Predicting the strain hardening behavior and constructing processing maps of a lightweight Fe–Mn–Al–C steel through phenomenological modelling

This research deals with predicting the strain hardening behavior and constructing the processing maps of a lightweight steel over a wide range of temperature. To achieve this, the tensile tests were conducted at temperatures of 100 °C–1100 °C under strain rates of 0.001, 0.01, and 0.1s−1 up to fracture. In order to predict the deformation behavior of the lightweight steel, strain compensated Arrhenius-type models were employed. Considering the wide temperature range under investigation, the activation energies and strain rate sensitivity coefficients substantially varied, therefore, three different temperature ranges of 25–200 °C, 300–600 °C, and 700–1000 °C were considered for the prediction of the flow stress level. To evaluate the accuracy of the applied models, the (i) root mean square error (RMSE), (ii) average absolute relative error (AARE), and (iii) correlation coefficient (R), were calculated as well-known statistical parameters.

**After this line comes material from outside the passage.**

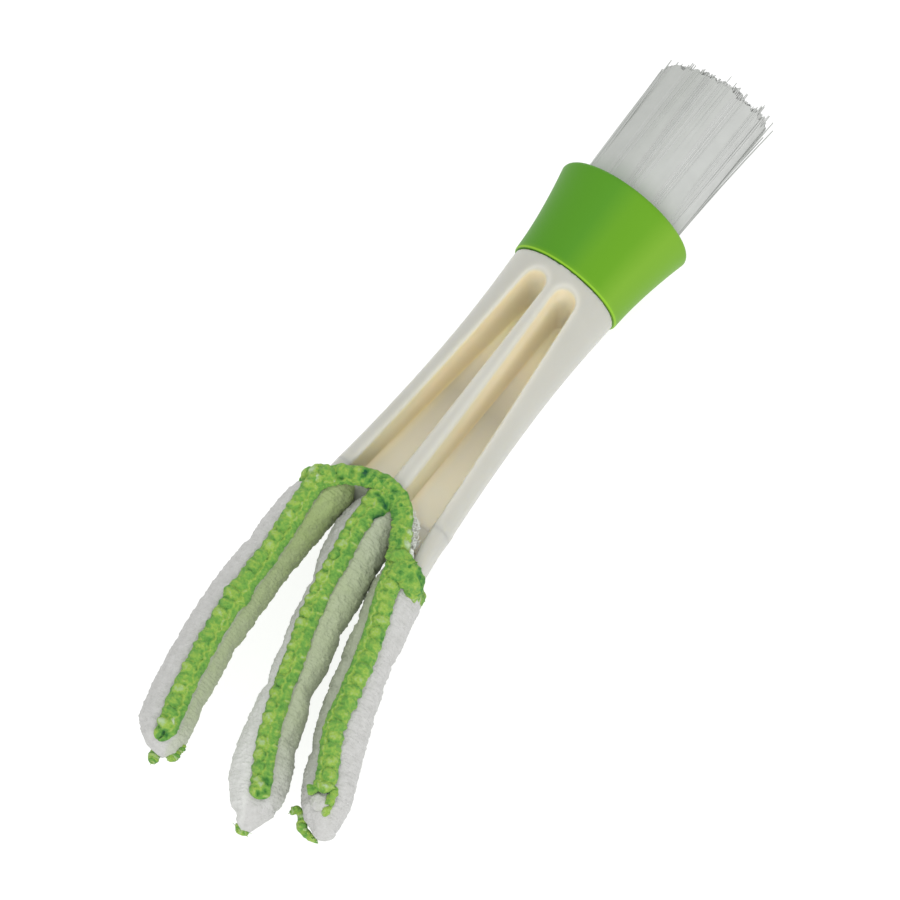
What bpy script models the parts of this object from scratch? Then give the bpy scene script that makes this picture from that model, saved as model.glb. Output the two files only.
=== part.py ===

A good agreement was observed between the predicted and actual flow stress. Employing the predicted data, the strain hardening curves were plotted and power dissipation/instability maps were constructed at various strain levels and temperature ranges. The rapid hardening regions, the regions with high efficiency and instability regions were identified which would be valuable for industrialization of the experimented material.